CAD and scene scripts
━━━━━━━━━━━━━━━━━━━━

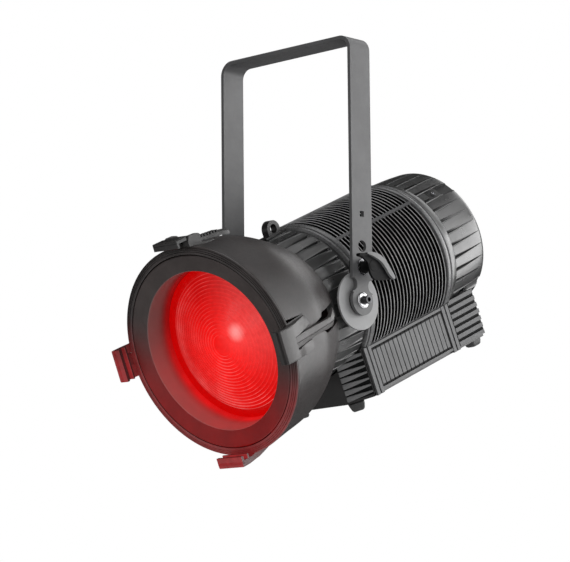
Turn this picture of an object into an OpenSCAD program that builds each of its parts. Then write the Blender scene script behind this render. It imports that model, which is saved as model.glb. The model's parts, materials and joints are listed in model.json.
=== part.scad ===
// Theatre fresnel spotlight: finned lamp head tilting in a flat-bar yoke.
// Axes: +X right along the tilt axis, -Y to the front, +Z up; origin on the yoke's top face.
// Head parts are drawn in head axes: x right, y up, z forward along the optical axis.

/* [Yoke] */
// Outside width of the yoke (mm)
yoke_w = 250; // [249:0.5:254]
// Tilt axis to the yoke's top face (mm)
yoke_h = 372; // [350:1:400]
// Width of the flat bar (mm)
bar_w = 40; // [38:1:42]
// Outside radius of the yoke's bends (mm)
bend_r = 20; // [14:1:26]
// Nose-down angle of the head (degrees)
tilt = 25.35; // [0:0.05:40]

/* [Head] */
// Radius of the hood's rim (mm)
hood_r = 150; // [150:0.5:151]
// Radius of the fresnel lens (mm)
lens_r = 110; // [109:0.5:110]
// Steps in the fresnel lens
lens_steps = 14; // [10:1:18]
// Number of ring fins
fin_count = 22; // [16:1:24]
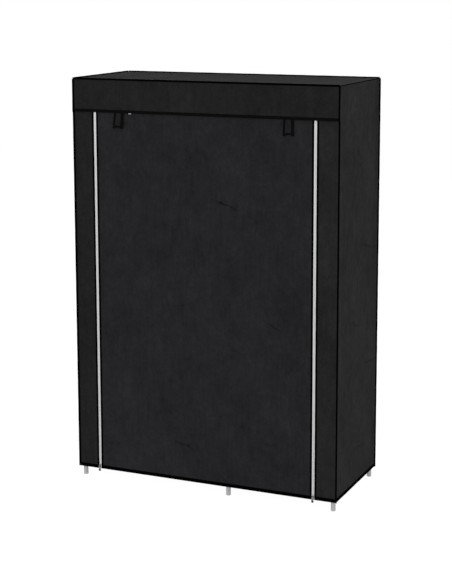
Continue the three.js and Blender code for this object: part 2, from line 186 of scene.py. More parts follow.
@dataclass(frozen=True)
class SpunbondCloth(Surface):
    """Spunbond polypropylene: a thin non-woven cloth of pressed fibres, matt, faintly streaked and crumpled.

    Its pressed dots are about 1.3 mm apart. They are drawn twice as coarse, because finer ones don't show.
    """

    streak_mm: Pair = (9.0, 170.0)
    crumple_mm: float = 150.0
    patch_mm: float = 420.0
    line_mm: float = 62.0
    sway_mm: float = 34.0
    sway_reach: float = 28 * MM
    emboss_mm: float = 2.6
    # How strongly each mark moves the tone: the crumple and fold-line marks are painted shade and light of the
    # relief
    streaks: float = 0.4
    crumple_shading: float = 2.2
    patches: float = 0.4
    fold_line_shade: float = 0.22
    roughness: float = 0.93
    specular: float = 0.05
    sheen: float = 0.01
    shade_strokes: tuple[Stroke, ...] = ()

    def draw(self, node: Adder) -> None:
        """Draws the cloth on the flat map.

        Its tone is the sum of a crumple noise of equal strength in every octave, which paints the shade and
        light of the crumpled relief, long streaks, wide patches and painted shade along fold creases, less an
        ellipse of painted crease shade for each stroke. The crumple noise and the pressed dots also tilt the
        surface.

        Args:
            node: adds a node to the material.
        """
        flat = node("UVMap", uv_map=FLAT_MAP)[0]
        drawn = node("Mapping", {"Vector": flat, "Scale": (*map(per_metre, self.streak_mm), 1.0)})[0]
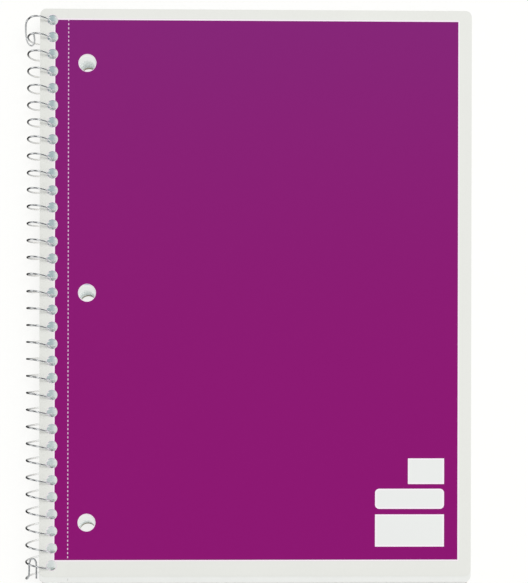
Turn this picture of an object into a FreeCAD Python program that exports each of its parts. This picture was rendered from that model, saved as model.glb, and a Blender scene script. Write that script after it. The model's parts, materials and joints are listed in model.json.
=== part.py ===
import FreeCAD, Part
import Sketcher
import math
import os

# Spiral notebook, closed and lying flat: two card covers and a block of ruled paper, held by one
# steel wire coil.  X runs from the bound edge to the fore edge, Y up the page, Z up.  The origin is
# under the middle of the notebook, on the surface it lies on.

doc = FreeCAD.newDocument("SpiralNotebook")

# ---- Driving sizes (mm) --------------------------------------------------------------------------
SIZES = [
    ("sheet_width", 203.2, "bound edge to fore edge"),
    ("sheet_height", 266.7, "top edge to bottom edge"),
    ("corner_radius", 3.0, "rounding of every corner"),
    ("front_card", 0.3, "thickness of the front cover"),
    ("back_card", 0.6, "thickness of the stiffer back cover"),
    ("paper", 0.09, "thickness of one sheet"),
    ("sheet_count", 70, "number of sheets"),
    ("edge_gap", 0.1, "coil axis to the bound edge"),
    ("coil_radius", 6.5, "coil axis to the middle of the wire"),
    ("wire_size", 0.9, "diameter of the wire"),
    ("coil_pitch", 8.0, "distance between turns, and between coil holes"),
    ("coil_turns", 33, "number of turns, and of coil holes"),
    ("wire_lean", 1.5, "how far each turn leans up the page at its top, and down below"),
    ("wire_slant", 1.15, "how much wider than itself the slanting wire cuts a sheet"),
    ("hole_play", 0.3, "least gap between the wire and the rim of a coil hole"),
    ("turn_runs", 16, "straight runs in one turn of the wire"),
    ("curl_angle", 55.0, "where the curl that ends the wire begins, from level on the left"),
    ("curl_radius", 1.3, "radius of that curl"),
    ("curl_sweep", 200.0, "how far the curl turns the wire back, in degrees"),
    ("curl_runs", 7, "straight runs in a curl"),
    ("hole_sides", 12, "flats of a coil hole, which keep its many copies light"),
    ("ring_hole", 8.0, "diameter of a ring-binder hole"),
    ("ring_inset", 22.2, "bound edge to the middle of a ring-binder hole"),
    ("ring_spacing", 107.95, "distance between ring-binder holes"),
    ("ring_count", 3, "number of ring-binder holes"),
]
sizes = doc.addObject("Spreadsheet::Sheet", "Sizes")
for row, (alias, value, note) in enumerate(SIZES, start=1):
    sizes.set(f"A{row}", alias)
    sizes.set(f"B{row}", str(value))
    sizes.set(f"C{row}", note)
    sizes.setAlias(f"B{row}", alias)
doc.recompute()

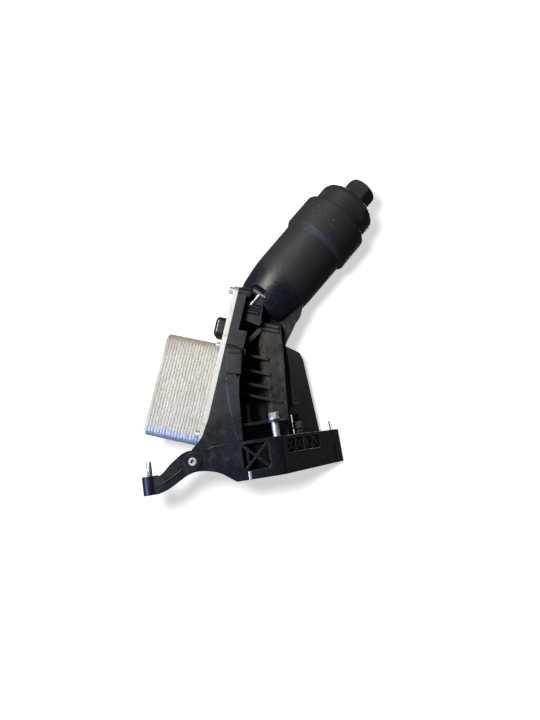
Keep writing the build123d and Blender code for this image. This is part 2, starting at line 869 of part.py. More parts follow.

━━━━━━━━━━━━━━━━━━━━

**Exercise objective**
Your task is to give the records above again, exactly.

**Exercise answer**
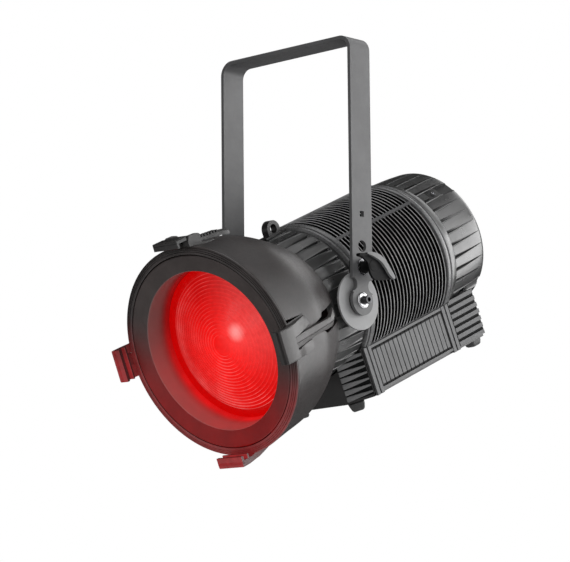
Turn this picture of an object into an OpenSCAD program that builds each of its parts. Then write the Blender scene script behind this render. It imports that model, which is saved as model.glb. The model's parts, materials and joints are listed in model.json.
=== part.scad ===
// Theatre fresnel spotlight: finned lamp head tilting in a flat-bar yoke.
// Axes: +X right along the tilt axis, -Y to the front, +Z up; origin on the yoke's top face.
// Head parts are drawn in head axes: x right, y up, z forward along the optical axis.

/* [Yoke] */
// Outside width of the yoke (mm)
yoke_w = 250; // [249:0.5:254]
// Tilt axis to the yoke's top face (mm)
yoke_h = 372; // [350:1:400]
// Width of the flat bar (mm)
bar_w = 40; // [38:1:42]
// Outside radius of the yoke's bends (mm)
bend_r = 20; // [14:1:26]
// Nose-down angle of the head (degrees)
tilt = 25.35; // [0:0.05:40]

/* [Head] */
// Radius of the hood's rim (mm)
hood_r = 150; // [150:0.5:151]
// Radius of the fresnel lens (mm)
lens_r = 110; // [109:0.5:110]
// Steps in the fresnel lens
lens_steps = 14; // [10:1:18]
// Number of ring fins
fin_count = 22; // [16:1:24]
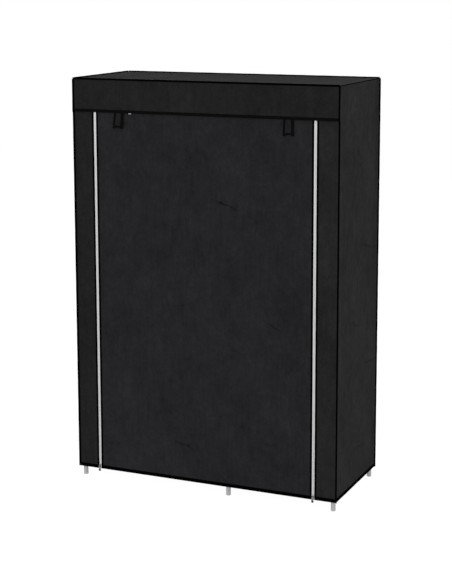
Continue the three.js and Blender code for this object: part 2, from line 186 of scene.py. More parts follow.
@dataclass(frozen=True)
class SpunbondCloth(Surface):
    """Spunbond polypropylene: a thin non-woven cloth of pressed fibres, matt, faintly streaked and crumpled.

    Its pressed dots are about 1.3 mm apart. They are drawn twice as coarse, because finer ones don't show.
    """

    streak_mm: Pair = (9.0, 170.0)
    crumple_mm: float = 150.0
    patch_mm: float = 420.0
    line_mm: float = 62.0
    sway_mm: float = 34.0
    sway_reach: float = 28 * MM
    emboss_mm: float = 2.6
    # How strongly each mark moves the tone: the crumple and fold-line marks are painted shade and light of the
    # relief
    streaks: float = 0.4
    crumple_shading: float = 2.2
    patches: float = 0.4
    fold_line_shade: float = 0.22
    roughness: float = 0.93
    specular: float = 0.05
    sheen: float = 0.01
    shade_strokes: tuple[Stroke, ...] = ()

    def draw(self, node: Adder) -> None:
        """Draws the cloth on the flat map.

        Its tone is the sum of a crumple noise of equal strength in every octave, which paints the shade and
        light of the crumpled relief, long streaks, wide patches and painted shade along fold creases, less an
        ellipse of painted crease shade for each stroke. The crumple noise and the pressed dots also tilt the
        surface.

        Args:
            node: adds a node to the material.
        """
        flat = node("UVMap", uv_map=FLAT_MAP)[0]
        drawn = node("Mapping", {"Vector": flat, "Scale": (*map(per_metre, self.streak_mm), 1.0)})[0]
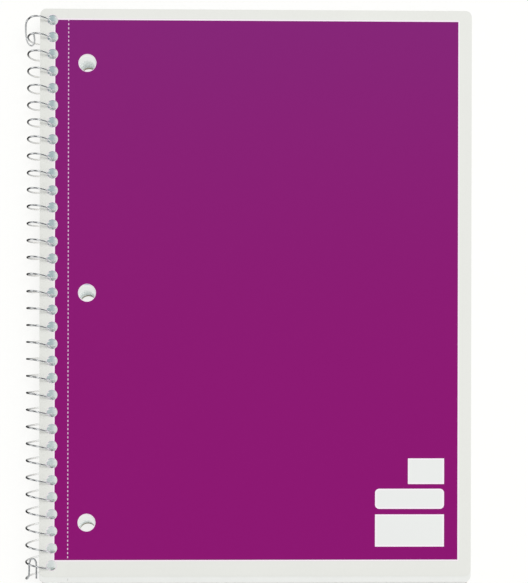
Turn this picture of an object into a FreeCAD Python program that exports each of its parts. This picture was rendered from that model, saved as model.glb, and a Blender scene script. Write that script after it. The model's parts, materials and joints are listed in model.json.
=== part.py ===
import FreeCAD, Part
import Sketcher
import math
import os

# Spiral notebook, closed and lying flat: two card covers and a block of ruled paper, held by one
# steel wire coil.  X runs from the bound edge to the fore edge, Y up the page, Z up.  The origin is
# under the middle of the notebook, on the surface it lies on.

doc = FreeCAD.newDocument("SpiralNotebook")

# ---- Driving sizes (mm) --------------------------------------------------------------------------
SIZES = [
    ("sheet_width", 203.2, "bound edge to fore edge"),
    ("sheet_height", 266.7, "top edge to bottom edge"),
    ("corner_radius", 3.0, "rounding of every corner"),
    ("front_card", 0.3, "thickness of the front cover"),
    ("back_card", 0.6, "thickness of the stiffer back cover"),
    ("paper", 0.09, "thickness of one sheet"),
    ("sheet_count", 70, "number of sheets"),
    ("edge_gap", 0.1, "coil axis to the bound edge"),
    ("coil_radius", 6.5, "coil axis to the middle of the wire"),
    ("wire_size", 0.9, "diameter of the wire"),
    ("coil_pitch", 8.0, "distance between turns, and between coil holes"),
    ("coil_turns", 33, "number of turns, and of coil holes"),
    ("wire_lean", 1.5, "how far each turn leans up the page at its top, and down below"),
    ("wire_slant", 1.15, "how much wider than itself the slanting wire cuts a sheet"),
    ("hole_play", 0.3, "least gap between the wire and the rim of a coil hole"),
    ("turn_runs", 16, "straight runs in one turn of the wire"),
    ("curl_angle", 55.0, "where the curl that ends the wire begins, from level on the left"),
    ("curl_radius", 1.3, "radius of that curl"),
    ("curl_sweep", 200.0, "how far the curl turns the wire back, in degrees"),
    ("curl_runs", 7, "straight runs in a curl"),
    ("hole_sides", 12, "flats of a coil hole, which keep its many copies light"),
    ("ring_hole", 8.0, "diameter of a ring-binder hole"),
    ("ring_inset", 22.2, "bound edge to the middle of a ring-binder hole"),
    ("ring_spacing", 107.95, "distance between ring-binder holes"),
    ("ring_count", 3, "number of ring-binder holes"),
]
sizes = doc.addObject("Spreadsheet::Sheet", "Sizes")
for row, (alias, value, note) in enumerate(SIZES, start=1):
    sizes.set(f"A{row}", alias)
    sizes.set(f"B{row}", str(value))
    sizes.set(f"C{row}", note)
    sizes.setAlias(f"B{row}", alias)
doc.recompute()

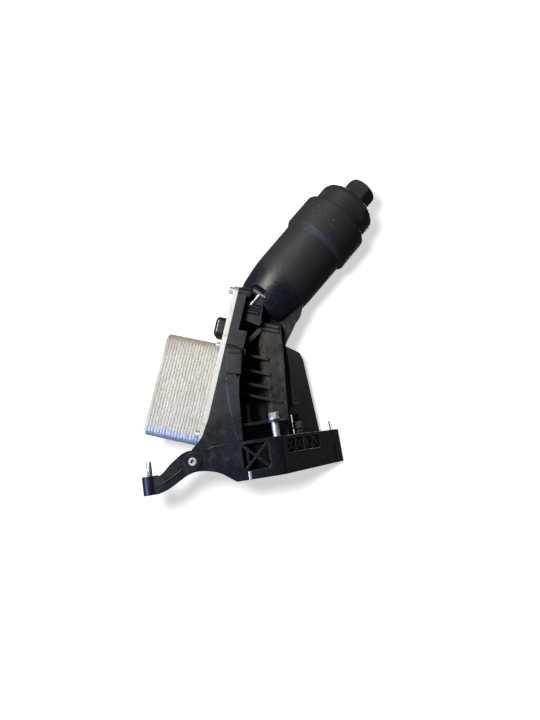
Keep writing the build123d and Blender code for this image. This is part 2, starting at line 869 of part.py. More parts follow.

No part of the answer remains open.